* **Stated exercise**
Every line that contains the word "script" should be copied.

(Modeling code records)
━━━
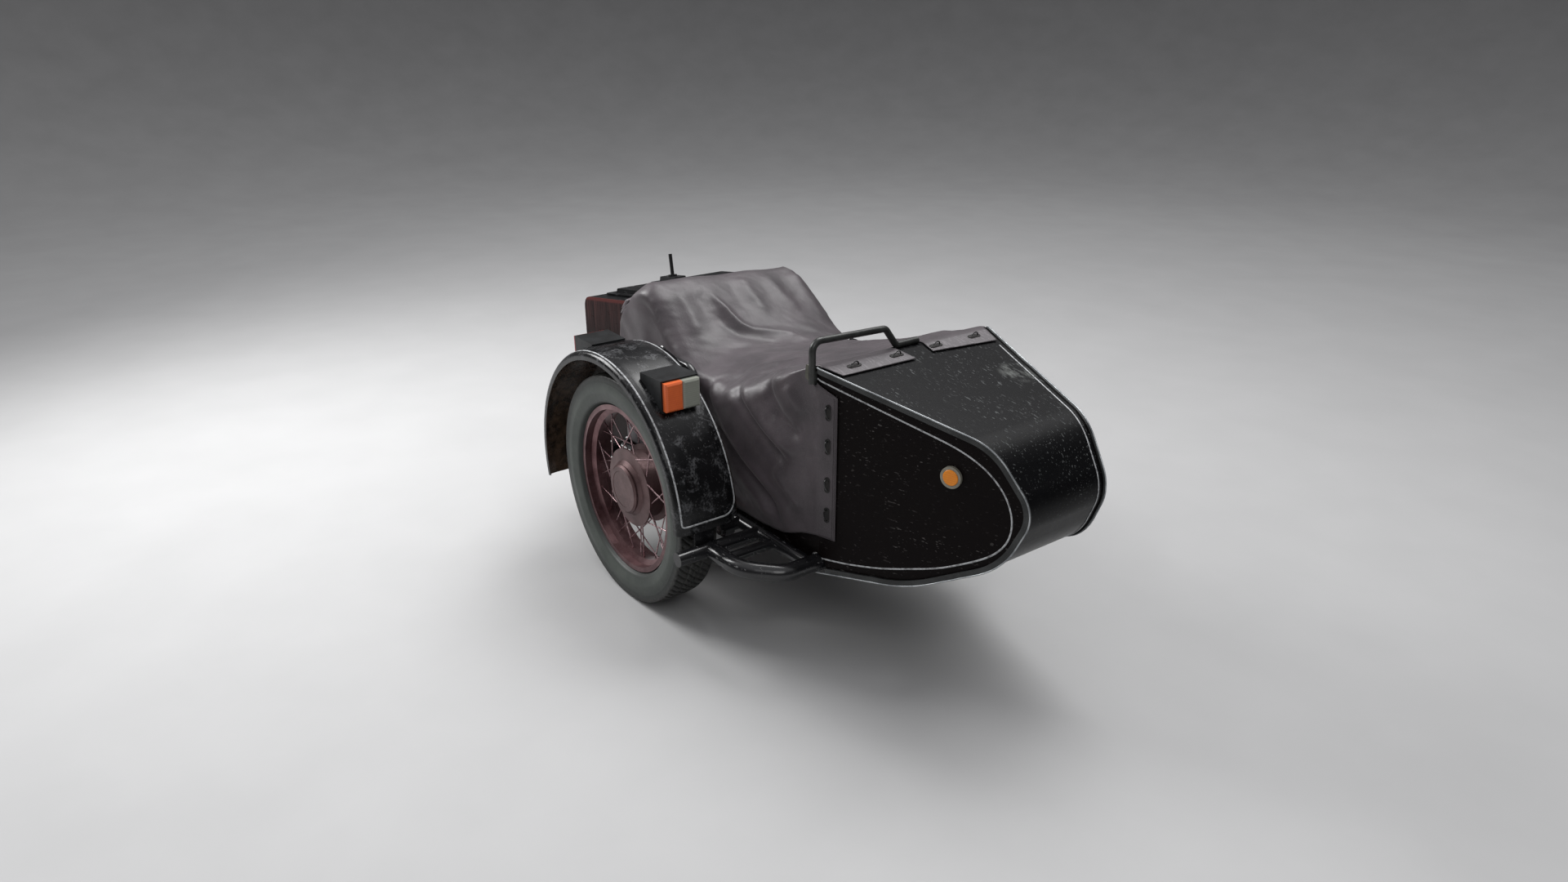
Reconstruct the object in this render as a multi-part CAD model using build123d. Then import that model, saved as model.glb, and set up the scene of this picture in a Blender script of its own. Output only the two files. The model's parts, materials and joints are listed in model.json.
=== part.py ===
from build123d import *
import math
import os

# Motorcycle sidecar, in millimetres.
# It is drawn about the wheel's axis: x forward, y towards the motorcycle, z up, and y = 0 on the
# tyre's outer face. The finished pieces are moved so that the origin is on the rear lower coupling.

SEAT_GAP = 0.3
PIN_GAP = 0.4

# Wheel
TYRE_RADIUS = 345
TYRE_HEIGHT = 91
TYRE_WIDTH = 127
RIM_FLANGE_HEIGHT = 11
RIM_WELL_DEPTH = 26
RIM_WIDTH = 88
RIM_SHEET = 4
SPOKE_COUNT = 36
SPOKE_RADIUS = 2
SPOKE_LEAN = 24
HUB_FLANGE_RADIUS = 118
HUB_DRUM_RADIUS = 102
HUB_WALL = 8
CAP_RADIUS = 74
CAP_FACE_Y = 16
SPINDLE_RADIUS = 12

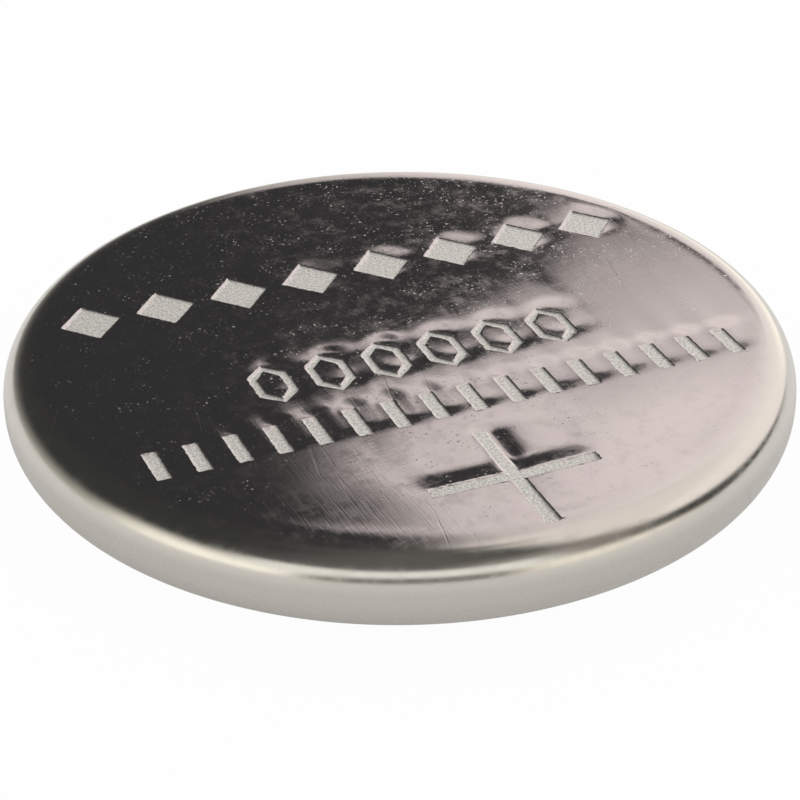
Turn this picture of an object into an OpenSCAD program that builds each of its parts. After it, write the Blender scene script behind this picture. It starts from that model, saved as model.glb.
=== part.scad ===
━━━
* **Result below**
Reconstruct the object in this render as a multi-part CAD model using build123d. Then import that model, saved as model.glb, and set up the scene of this picture in a Blender script of its own. Output only the two files. The model's parts, materials and joints are listed in model.json.
Turn this picture of an object into an OpenSCAD program that builds each of its parts. After it, write the Blender scene script behind this picture. It starts from that model, saved as model.glb.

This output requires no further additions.